Ce n’est que sous la pression nationale (notamment les manifestations étudiantes de 1990) et internationale (FMI, France, institutions onusiennes) que le multipartisme est accepté en mai 1990, mettant fin à 30 ans de monopole politique.
Laurent Gbagbo, chef du FPI, devient alors le premier opposant à défier Houphouët dans les urnes lors de la présidentielle d’octobre 1990. Malgré les limites du processus, ce scrutin marque un tournant dans l’histoire démocratique ivoirienne.
2. Sous Henri Konan Bédié (1993-1999) : l’exclusion par la “nationalité douteuse”
Arrivé au pouvoir en 1993 après le décès de Houphouët, Bédié fait adopter une révision constitutionnelle et électorale qui introduit le concept de “l’ivoirité”, excluant de facto des candidats à la nationalité jugée incertaine.
En 1995, Alassane Ouattara, alors opposant et ex-Premier ministre de Côte d’Ivoire (1990-1993), est exclu de la présidentielle au motif qu’il se serait “prévalu d’une autre nationalité” (burkinabè).
L’opposition (FPI, RDR) boycotte alors le scrutin, et Bédié est réélu dans un climat de défiance et de tension.
3. Sous le général Robert Guéï (1999-2000) : les exclus de la transition
Après le coup d’État militaire du 24 décembre 1999, Robert Guéï prend le pouvoir et organise l’élection présidentielle du 22 octobre 2000.

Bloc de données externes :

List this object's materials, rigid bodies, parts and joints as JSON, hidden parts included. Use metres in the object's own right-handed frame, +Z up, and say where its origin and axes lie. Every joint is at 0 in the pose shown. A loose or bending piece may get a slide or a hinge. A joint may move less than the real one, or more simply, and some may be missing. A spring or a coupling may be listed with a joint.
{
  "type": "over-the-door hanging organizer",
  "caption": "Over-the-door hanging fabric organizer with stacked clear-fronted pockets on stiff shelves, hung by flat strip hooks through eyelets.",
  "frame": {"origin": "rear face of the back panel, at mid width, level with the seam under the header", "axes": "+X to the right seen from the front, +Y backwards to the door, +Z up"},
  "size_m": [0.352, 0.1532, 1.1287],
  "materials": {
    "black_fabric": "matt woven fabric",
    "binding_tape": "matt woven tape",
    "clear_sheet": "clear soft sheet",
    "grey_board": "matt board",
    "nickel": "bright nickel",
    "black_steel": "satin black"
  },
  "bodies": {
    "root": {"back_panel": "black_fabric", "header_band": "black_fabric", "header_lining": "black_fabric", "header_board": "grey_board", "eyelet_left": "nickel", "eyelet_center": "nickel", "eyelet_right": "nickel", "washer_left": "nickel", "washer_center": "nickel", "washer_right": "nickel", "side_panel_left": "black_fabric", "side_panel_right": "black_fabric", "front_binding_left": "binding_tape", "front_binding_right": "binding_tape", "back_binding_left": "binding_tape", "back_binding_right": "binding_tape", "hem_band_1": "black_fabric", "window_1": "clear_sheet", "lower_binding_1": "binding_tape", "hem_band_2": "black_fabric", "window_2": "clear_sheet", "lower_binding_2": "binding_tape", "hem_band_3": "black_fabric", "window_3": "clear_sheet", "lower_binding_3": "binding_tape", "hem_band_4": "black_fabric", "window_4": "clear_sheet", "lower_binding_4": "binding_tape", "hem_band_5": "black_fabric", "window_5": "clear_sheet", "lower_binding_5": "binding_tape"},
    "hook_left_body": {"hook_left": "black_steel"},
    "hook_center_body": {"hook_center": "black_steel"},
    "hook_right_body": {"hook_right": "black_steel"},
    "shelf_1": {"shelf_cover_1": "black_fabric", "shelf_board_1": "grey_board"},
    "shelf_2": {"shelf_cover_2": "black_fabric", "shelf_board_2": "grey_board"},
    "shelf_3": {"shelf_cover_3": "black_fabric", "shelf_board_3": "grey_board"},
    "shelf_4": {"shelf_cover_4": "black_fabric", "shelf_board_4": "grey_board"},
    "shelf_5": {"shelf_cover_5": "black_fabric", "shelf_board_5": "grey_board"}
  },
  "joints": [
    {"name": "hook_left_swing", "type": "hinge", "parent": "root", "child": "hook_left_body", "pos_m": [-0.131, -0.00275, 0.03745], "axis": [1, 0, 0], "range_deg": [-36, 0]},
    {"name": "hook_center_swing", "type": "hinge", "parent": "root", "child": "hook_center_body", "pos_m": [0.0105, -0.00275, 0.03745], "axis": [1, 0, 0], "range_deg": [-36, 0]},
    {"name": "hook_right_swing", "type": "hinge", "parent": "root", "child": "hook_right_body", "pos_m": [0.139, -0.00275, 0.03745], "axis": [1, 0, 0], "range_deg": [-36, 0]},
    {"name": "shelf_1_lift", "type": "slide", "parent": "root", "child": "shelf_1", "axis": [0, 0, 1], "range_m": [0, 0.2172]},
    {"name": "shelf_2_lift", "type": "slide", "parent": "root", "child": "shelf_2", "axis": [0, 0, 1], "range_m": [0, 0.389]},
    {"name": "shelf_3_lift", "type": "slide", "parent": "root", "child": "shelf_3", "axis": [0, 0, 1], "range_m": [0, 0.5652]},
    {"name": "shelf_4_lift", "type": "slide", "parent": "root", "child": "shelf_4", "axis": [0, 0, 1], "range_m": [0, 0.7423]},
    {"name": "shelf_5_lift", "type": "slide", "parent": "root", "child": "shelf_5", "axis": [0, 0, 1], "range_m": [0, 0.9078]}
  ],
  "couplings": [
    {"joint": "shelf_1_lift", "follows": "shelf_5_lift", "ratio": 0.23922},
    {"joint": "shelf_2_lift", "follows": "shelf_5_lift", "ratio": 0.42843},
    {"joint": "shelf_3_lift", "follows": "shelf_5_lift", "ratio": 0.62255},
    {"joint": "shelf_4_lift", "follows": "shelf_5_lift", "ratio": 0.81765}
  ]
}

Il fait invalider toutes les candidatures du PDCI, y compris celle de Aimé Henri Konan Bédié, ainsi que celle de Alassane Ouattara (RDR), pour des motifs similaires à ceux de 1995.

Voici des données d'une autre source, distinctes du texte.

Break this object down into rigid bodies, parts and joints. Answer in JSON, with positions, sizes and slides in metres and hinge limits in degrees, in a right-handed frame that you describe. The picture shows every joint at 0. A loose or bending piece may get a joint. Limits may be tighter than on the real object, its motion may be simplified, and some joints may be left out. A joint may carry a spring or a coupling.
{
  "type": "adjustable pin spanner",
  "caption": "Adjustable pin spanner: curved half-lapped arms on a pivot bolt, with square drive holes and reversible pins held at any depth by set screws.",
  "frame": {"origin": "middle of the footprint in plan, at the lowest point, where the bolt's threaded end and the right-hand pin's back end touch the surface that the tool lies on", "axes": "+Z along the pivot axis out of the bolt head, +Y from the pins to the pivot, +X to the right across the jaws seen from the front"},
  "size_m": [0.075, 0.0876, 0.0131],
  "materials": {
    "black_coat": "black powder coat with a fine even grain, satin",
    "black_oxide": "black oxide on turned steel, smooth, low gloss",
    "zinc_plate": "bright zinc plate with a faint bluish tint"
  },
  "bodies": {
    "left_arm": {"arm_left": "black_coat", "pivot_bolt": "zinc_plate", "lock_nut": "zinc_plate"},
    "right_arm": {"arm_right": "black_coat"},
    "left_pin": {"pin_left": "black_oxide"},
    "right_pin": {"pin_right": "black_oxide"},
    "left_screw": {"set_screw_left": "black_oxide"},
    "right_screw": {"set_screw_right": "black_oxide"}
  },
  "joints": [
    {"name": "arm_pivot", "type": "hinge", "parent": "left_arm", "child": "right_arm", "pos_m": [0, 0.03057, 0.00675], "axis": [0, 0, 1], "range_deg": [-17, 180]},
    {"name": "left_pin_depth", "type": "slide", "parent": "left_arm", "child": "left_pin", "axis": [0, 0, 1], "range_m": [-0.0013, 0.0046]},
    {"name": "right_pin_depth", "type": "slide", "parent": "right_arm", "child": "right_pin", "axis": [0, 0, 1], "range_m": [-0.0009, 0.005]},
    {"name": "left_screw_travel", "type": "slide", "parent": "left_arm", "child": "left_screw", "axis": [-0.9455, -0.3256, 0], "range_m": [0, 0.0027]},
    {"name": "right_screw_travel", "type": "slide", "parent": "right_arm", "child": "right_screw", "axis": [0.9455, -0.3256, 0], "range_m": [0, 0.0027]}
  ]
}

Seuls Laurent Gbagbo (FPI) et Robert Guéï sont autorisés à se présenter. Le peuple vote massivement pour Gbagbo, mais Guéï tente de se proclamer vainqueur. Ce coup de force échoue face à une insurrection populaire.
4. Sous Laurent Gbagbo (2000-2011) : inclusion sous contrainte, exclusion sélective
Président à partir de 2000, Laurent Gbagbo ne facilite pas immédiatement le retour d’Alassane Ouattara dans l’arène politique. Ce dernier est exclu des législatives de décembre 2000, sous les mêmes prétextes de nationalité douteuse.
Lors du Forum de réconciliation nationale en 2001, Gbagbo reconnaît publiquement que la Constitution de 2000 avait été taillée pour exclure Ouattara.
Ce n’est qu’au terme de la crise politico-militaire de 2002 et du processus de paix de Ouagadougou (Accords de 2007), que les conditions sont réunies pour que Ouattara puisse se présenter à la présidentielle de 2010. Il remporte le second tour contre Gbagbo avec 54,1 % des voix.
5. Sous Alassane Ouattara (2011-aujourd’hui) : l’exclusion reconditionnée
Lors de la présidentielle de 2020, Laurent Gbagbo (FPI-GOR) et Guillaume Soro (GPS) sont exclus du processus électoral. Gbagbo, condamné à 20 ans de prison pour l’affaire du casse de la BCEAO (condamnation par défaut). Quant à Soro, il a été condamné à 20 ans également pour recel de détournement de fonds publics.
En 2025, de nouveaux contentieux émergent sur l’inscription sur la liste électorale de certains leaders de l’opposition. Les débats sont vifs et relancent la question de l’inclusivité réelle de la présidentielle à venir.
6. La Commission Électorale Indépendante (CEI) : une querelle récurrente
De 1960 à 2000, le ministère de l’Intérieur organisait et proclamait les résultats électoraux, sans organe indépendant. Le PDCI refusait toute réforme : pas de CEI, pas d’urnes transparentes, ni d’encre indélébile, ni de bulletin unique.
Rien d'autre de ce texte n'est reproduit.